Calley Means on depression: what the evidence says · JRE #2210
SUBJECT: DEPRESSION
Not a true/false call. Every claim is logged with its sources; read the exhibits below.
Study after study shows they have two courts of people. They've got people that exercise and eat whole foods, and then they have people that do antidepressants and go to therapy. The people that don't go to therapy, no drugs, but exercise and eat better food, demonstrably better outcomes
What the evidence says 01 / RECORD
Head-to-head evidence does not show exercise demonstrably beating antidepressants plus therapy. A systematic review and network meta-analysis of randomized trials in non-severe depression found no significant difference between exercise and antidepressants (standardized mean difference −0.12, 95% CI −0.33 to 0.10) and no treatment superior to another, though all beat controls, and exercise had higher dropout (relative risk 1.31). A large 2024 network meta-analysis (218 studies) reported that some exercise forms (walking or jogging, Hedges g −0.63) had point estimates numerically comparable to or larger than SSRIs alone (g −0.26) and CBT (g −0.55), but rated confidence in nearly all results as low to very low due to lack of blinding and high risk of bias, and positioned exercise alongside, not clearly above, medication and psychotherapy.

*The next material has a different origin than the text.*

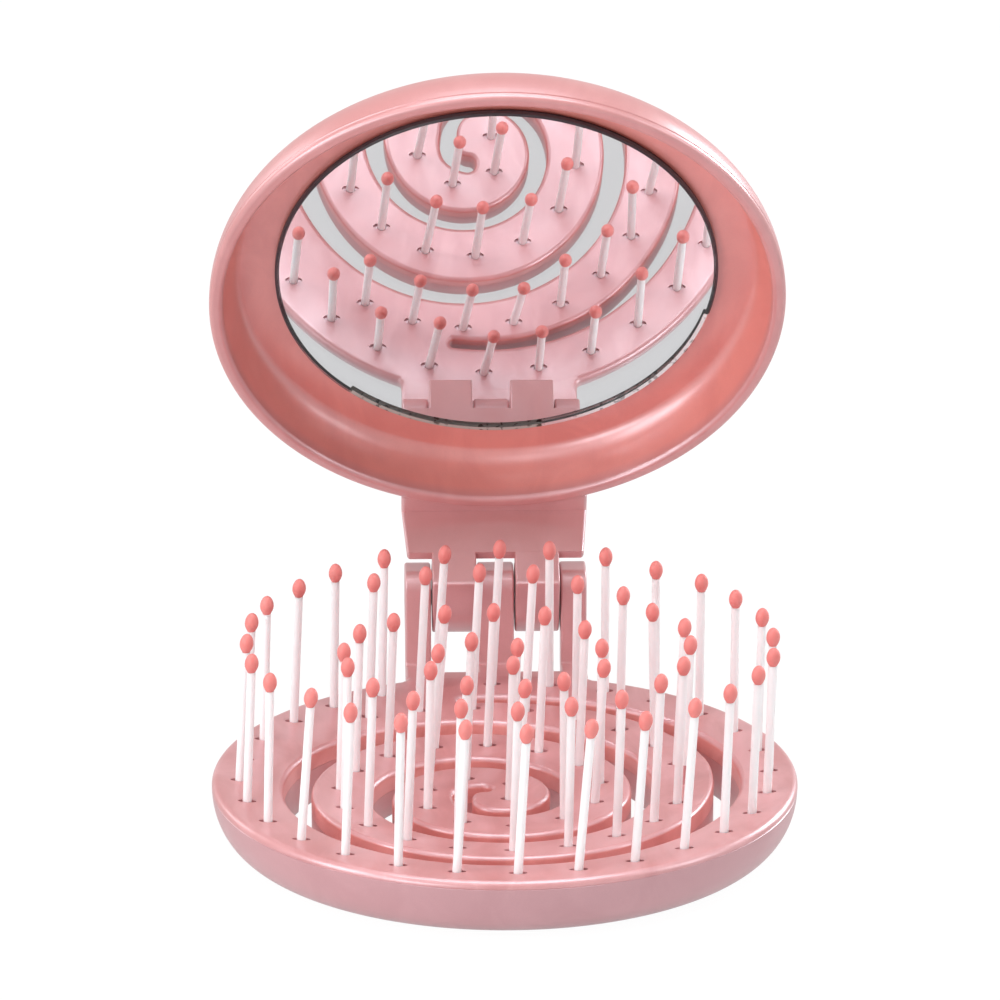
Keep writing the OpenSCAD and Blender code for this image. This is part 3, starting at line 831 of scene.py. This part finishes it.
bristle_row("ring", ring_points, RING_LEANS)
bristle_row("outer_spiral", spiral_points[:OUTER_TURN_N], SPIRAL_LEANS[:OUTER_TURN_N])
bristle_row("inner_spiral", spiral_points[OUTER_TURN_N:], SPIRAL_LEANS[OUTER_TURN_N:])


# ---- Hinge pin ----------------------------------------------------------------
# A pin of drawn steel wire, pressed into the posts, which the lid's two knuckles
# turn on. Its ends show in the outer posts.
DRAWN_STRETCH = (40, 2500, 2500)

steel, tree, shader = new_material("drawn_steel")
coords = value_node(tree, "ShaderNodeTexCoord")
drawn_lines = value_node(tree, "ShaderNodeMapping", {"Scale": DRAWN_STRETCH})
link(tree, coords.outputs["Object"], drawn_lines.inputs["Vector"])
scratches = noise(tree, 1, place=drawn_lines.outputs["Vector"])
link(tree, ranged(tree, scratches, 0.25, 0.45), shader.inputs["Roughness"])
set_sockets(shader, {"Base Color": (0.6, 0.6, 0.61, 1), "Metallic": 1})
finish_node("hinge_pin", steel)


# ---- Lid frame ----------------------------------------------------------------
# The inner shell of the lid half: a rounded lip, a hollow cove behind it and a
# shelf round the mirror, moulded in one piece of the pearl plastic.
LIP_Z, OPEN_ANGLE = HINGE_Z + 9.85, 62.5
LIP_W, LIP_ROUND, COVE_W, COVE_TOP = 2.1, 0.75, 3.1, 0.8
LID_SEAM, COVE_SHADE, LIP_CLEAR = 0.14, 1.8, 1.2
RIB_D, WALL_W, WALL_D = 0.8, 0.65, 0.5
MIRROR_IN, GLASS_T, MIRROR_R, PAD_ROOM = 7.15, 1.0, 34.1, 0.5
SHELF_D = MIRROR_IN + GLASS_T + PAD_ROOM
LIP_IN = SHELL_R - LIP_W
COVE_IN = LIP_IN - COVE_W
hinge_line = Matrix.Translation((0, HINGE_Y, HINGE_Z))
lid_open = hinge_line @ Matrix.Rotation(math.radians(-OPEN_ANGLE), 4, "X") @ hinge_line.inverted()

frame_front = (arc(SHELL_R - LIP_ROUND, LIP_ROUND, LIP_ROUND, -LIP_ROUND, 0, 90, 6)
               + arc(LIP_IN + COVE_TOP, COVE_TOP, -COVE_TOP, -COVE_TOP, 90, 0, 8)
               + arc(COVE_IN, COVE_TOP, COVE_W, SHELF_D - COVE_TOP, 4, 84, 18)
               + [(COVE_IN - 0.35, SHELF_D - 0.01), (COVE_IN - 0.8, SHELF_D)]
               + [(r, SHELF_D) for r in (36.5, 34.6, 30, 15, 0)])
frame_rear = ([(r, SHELF_D + RIB_D) for r in (0, 20, 37.5)]
              + arc(COVE_IN, COVE_TOP, COVE_W + WALL_W, SHELF_D - COVE_TOP + WALL_D, 90, 8, 10)
              + [(COVE_IN + COVE_W + WALL_W, PARTING), (SHELL_R - LID_SEAM, PARTING),
                 (SHELL_R, PARTING - LID_SEAM)])
frame_profile = [(r, LIP_Z + d) for r, d in frame_rear + frame_front]
lid_frame = as_object(turned_solid(frame_profile), "lid_frame_shell")


def into_cove(co):
    """How far a point of the frame lies in the cove, behind the lip."""
    if math.hypot(co.x, co.y) >= SHELL_R - LIP_CLEAR:
        return 0.0
    return (co.z - LIP_Z - COVE_TOP) / COVE_SHADE


# Painted shade, deeper and warmer, in the cove behind the lip.
mark_hollow(lid_frame, into_cove)
finish_piece(lid_frame, "lid", pearl, ["lid_frame"], turn=lid_open)


# ---- Lid tab and knuckles -----------------------------------------------------
# The tab that hangs from the lid's rim and runs down into two knuckles between
# the posts. One moulding with the frame.
TAB_OUT, TAB_T, TAB_END = 8.5, 1.5, 1.65
TAB_FLARE, TAB_TAPER, TAB_EDGE = 0.35, 0.75, 0.5
WEB_D, WEB_LOW = 0.7, 3.8
LUG_W, LUG_EDGE, LUG_BORE_PLAY = KNUCKLE_W + 0.3, 0.3, 0.06
tab_y = HINGE_Y - TAB_OUT
web_in = LIP_IN + 0.15
tab_side = [(tab_y, HINGE_Z + TAB_END), (tab_y + TAB_T, HINGE_Z + TAB_END),
            (tab_y + TAB_T, LIP_Z + WEB_LOW - 1.4), (tab_y + TAB_T - 0.4, LIP_Z + WEB_LOW - 0.4),
            (tab_y + TAB_T - 1.4, LIP_Z + WEB_LOW), (web_in, LIP_Z + WEB_LOW),
            (web_in, LIP_Z + WEB_D), (tab_y, LIP_Z + WEB_D)]
knuckle_side = ([(tab_y + 0.02, HINGE_Z + TAB_END + 1.4), (tab_y + 0.02, HINGE_Z - 4.4),
                 (tab_y + 0.3, HINGE_Z - 4.95), (tab_y + 0.9, HINGE_Z - 5.2)]
                + arc(HINGE_Y, HINGE_Z, KNUCKLE_R, KNUCKLE_R, 252, 500, 36)
                + [(tab_y + 4.0, HINGE_Z + TAB_END + 2.4)])
knuckle_x = MID_POST_W / 2 + KNUCKLE_GAP + KNUCKLE_W / 2
tab_slab = along_x(rounded_slab(tab_side, -HINGE_W / 2, HINGE_W / 2, TAB_EDGE), 0)
tab_top = LIP_Z + WEB_D
for v in tab_slab.verts:
    down = min(1.0, max(0.0, (tab_top - v.co.z) / (tab_top - HINGE_Z - TAB_END)))
    v.co.x += (TAB_FLARE - TAB_TAPER * down) * math.copysign(1, v.co.x)
tab_parts = [tab_slab]
for x in (-knuckle_x, knuckle_x):
    tab_parts.append(along_x(rounded_slab(knuckle_side, -LUG_W / 2, LUG_W / 2, LUG_EDGE), x))
lid_tab = joined(tab_parts, "lid_tab")
cut(lid_tab, pin_bore(LUG_BORE_PLAY))
# The tab and knuckles take the lighter pearl copy: painted light.
finish_piece(lid_tab, "lid", painted_lit_pearl, ["lid_frame"], turn=lid_open)


# ---- Lid cover ----------------------------------------------------------------
# The outer shell of the lid half, with a rounded side and a slightly domed back, in
# the same pearl plastic as the frame. It meets the frame at a fine seam round the
# outside, just behind the lip.
DOME, COVER_H, COVER_R = 1.4, 10.65, 36.6
COVER_T, CROWN_T = 0.9, 1.1
cover_w, cover_depth = SHELL_R - COVER_R, COVER_H - PARTING
crown_radii = [COVER_R * (1 - i / 12) for i in range(1, 13)]
cover_out = arc(COVER_R, PARTING, cover_w, cover_depth, 1.5, 90, 26)
crown = [(r, COVER_H + DOME * (1 - (r / COVER_R) ** 2)) for r in crown_radii]
cover_in = arc(COVER_R, PARTING, cover_w - COVER_T, cover_depth - 0.65, 90, 0, 12)
cover_edge = [(SHELL_R - COVER_T, PARTING), (SHELL_R - LID_SEAM, PARTING),
              (SHELL_R, PARTING + LID_SEAM)]
cover_profile = ([(r, d - CROWN_T) for r, d in reversed(crown)] + cover_in[:-1] + cover_edge
                 + cover_out + crown)
lid_cover = as_object(turned_solid([(r, LIP_Z + d) for r, d in cover_profile]), "lid_cover_shell")
cut(lid_cover, notch_tool(8, LIP_Z + 3.9 - 4))
finish_piece(lid_cover, "lid", pearl, ["lid_cover"], turn=lid_open)


# ---- Mirror -------------------------------------------------------------------
# A disc of float glass, silvered behind, with a ground and slightly chipped edge. Round most of the
# edge, on the glass and the silver, painted shade stands in for the edge in deep shade, and to the
# right of the hinge a bright chamfer is a painted highlight. Backing paint and foam tape are behind
# it.
clear_glass, tree, shader = new_material("float_glass")
link(tree, ranged(tree, noise(tree, 60, 4), 0.0, 0.02, 0.55, 0.8), shader.inputs["Roughness"])
set_sockets(shader, {"Base Color": (0.985, 0.985, 0.99, 1), "Transmission Weight": 1, "IOR": 1.5})


def chipped_material(name, scale, detail, step, whole, chipped, metallic, roughness):
    """The glass's ground edge, in one colour with another where it is chipped."""
    material, tree, shader = new_material(name)
    chips = soft_step(tree, noise(tree, scale, detail), *step)
    link(tree, mixed(tree, chips, whole, chipped), shader.inputs["Base Color"])
    set_sockets(shader, {"Metallic": metallic, "Roughness": roughness})
    return material


ground_edge = chipped_material("ground_glass_edge", 700, 5, (0.54, 0.62),
                               (0.5, 0.49, 0.45), (0.1, 0.09, 0.07), 0.4, 0.4)
# A painted highlight: a bright chamfer, put only where light falls to the right of the hinge, with
# darker chips.
highlit_chamfer = chipped_material("painted_highlight_chamfer", 520, 4, (0.56, 0.64),
                            (0.95, 0.95, 0.96), (0.45, 0.44, 0.44), 0.9, 0.25)

# Painted shade: near black, for the edge where it lies in deep shade.
painted_shade_edge, tree, shader = new_material("painted_edge_shade")
edge_shade_tone = mixed(tree, noise(tree, 330, 5), (0.07, 0.065, 0.075), (0.04, 0.035, 0.045))
link(tree, edge_shade_tone, shader.inputs["Base Color"])
shader.inputs["Roughness"].default_value = 0.45

GLASS_CHAMFER, GROUND_R = 0.3, 33.2
SEAT_TILT, SEAT_LIFT = 0.26, 0.06
seat = LIP_Z + MIRROR_IN
glass_back = seat + GLASS_T
seated = (lid_open @ Matrix.Translation((0, 0, glass_back - SEAT_LIFT))
          @ Matrix.Rotation(math.radians(SEAT_TILT), 4, "Y") @ Matrix.Translation((0, 0, -glass_back)))


CLEAR, HIGHLIT, GROUND, DARK = 0, 1, 2, 3
HIGHLIT_FROM, GROUND_FROM, DARK_FROM = 15, 77, 132


def edge_material(turn):
    """The ground edge carries a painted highlight to the right of the hinge, is grey with chips in
    front of it, and carries painted shade elsewhere, where it lies in deep shade."""
    if not HIGHLIT_FROM < turn < DARK_FROM:
        return DARK
    return HIGHLIT if turn < GROUND_FROM else GROUND


def mirror_layer(name, profile, materials, choose, node):
    """A flat round layer of the mirror, with a material chosen for each face from its
    radius, what the edge is like there, and whether the face is level."""
    made = as_object(turned_solid(profile), name)
    chosen = []
    for face in made.data.polygons:
        x, y, _ = face.center
        turn = math.degrees(math.atan2(y, x)) % 360
        chosen.append(choose(math.hypot(x, y), edge_material(turn), abs(face.normal.z) > 0.95))
    finish_piece(made, "lid", materials, [node], weighted=False, turn=seated)
    made.data.shade_flat()
    made.data.polygons.foreach_set("material_index", chosen)


glass_profile = [(0, seat), (GROUND_R, seat), (MIRROR_R - GLASS_CHAMFER, seat),
                 (MIRROR_R, seat + GLASS_CHAMFER),
                 (MIRROR_R, glass_back), (0, glass_back)]
mirror_layer("mirror_disc", glass_profile, [clear_glass, highlit_chamfer, ground_edge, painted_shade_edge],
             lambda r, edge, level: CLEAR if level and (r < GROUND_R or edge == DARK) else edge,
             "mirror_glass")

silvering, tree, shader = new_material("silvering")
link(tree, mixed(tree, noise(tree, 35), (0.9, 0.91, 0.92), (0.94, 0.95, 0.96)),
     shader.inputs["Base Color"])
set_sockets(shader, {"Metallic": 1, "Roughness": 0.0})

# The silvering's outer ring, where the edge lies in shade, carries painted shade.
SILVER_R, SILVER_T, SILVER_LIFT, SHADED_RIM_W = 34.0, 0.1, 0.001, 0.55
silver_front, silver_rear = glass_back + SILVER_LIFT, glass_back + SILVER_T
silver_profile = [(0, silver_front), (SILVER_R - SHADED_RIM_W, silver_front), (SILVER_R, silver_front),
                  (SILVER_R, silver_rear), (0, silver_rear)]
mirror_layer("mirror_silvering", silver_profile, [silvering, painted_shade_edge],
             lambda r, edge, level: 1 if r > SILVER_R - SHADED_RIM_W and edge == DARK else 0,
             "mirror_silver")

backing, tree, shader = new_material("backing_paint")
link(tree, ranged(tree, noise(tree, 900), 0.55, 0.8), shader.inputs["Roughness"])
shader.inputs["Base Color"].default_value = (0.035, 0.035, 0.037, 1)
finish_node("mirror_backing", backing)

foam, tree, shader = new_material("foam_tape")
coords = value_node(tree, "ShaderNodeTexCoord")
cells = value_node(tree, "ShaderNodeTexVoronoi", {"Scale": 3000})
link(tree, coords.outputs["Object"], cells.inputs["Vector"])
foam_bump = value_node(tree, "ShaderNodeBump", {"Strength": 0.3, "Distance": 0.0002})
link(tree, cells.outputs["Distance"], foam_bump.inputs["Height"])
link(tree, foam_bump.outputs["Normal"], shader.inputs["Normal"])
set_sockets(shader, {"Base Color": (0.7, 0.7, 0.69, 1), "Roughness": 0.9})
finish_node("mirror_pad", foam)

So exercise appears roughly as effective as antidepressants for milder depression, but the claim that lifestyle without drugs or therapy produces demonstrably better outcomes than combined drug-plus-therapy care overstates what the trials show.
Who Benefits
Calley Means co-founded Truemed (True Medicine Inc.), which sells letters of medical necessity that let consumers spend pre-tax HSA and FSA dollars on food, exercise, and wellness products, giving him a financial stake in claims that lifestyle interventions beat pharmaceuticals.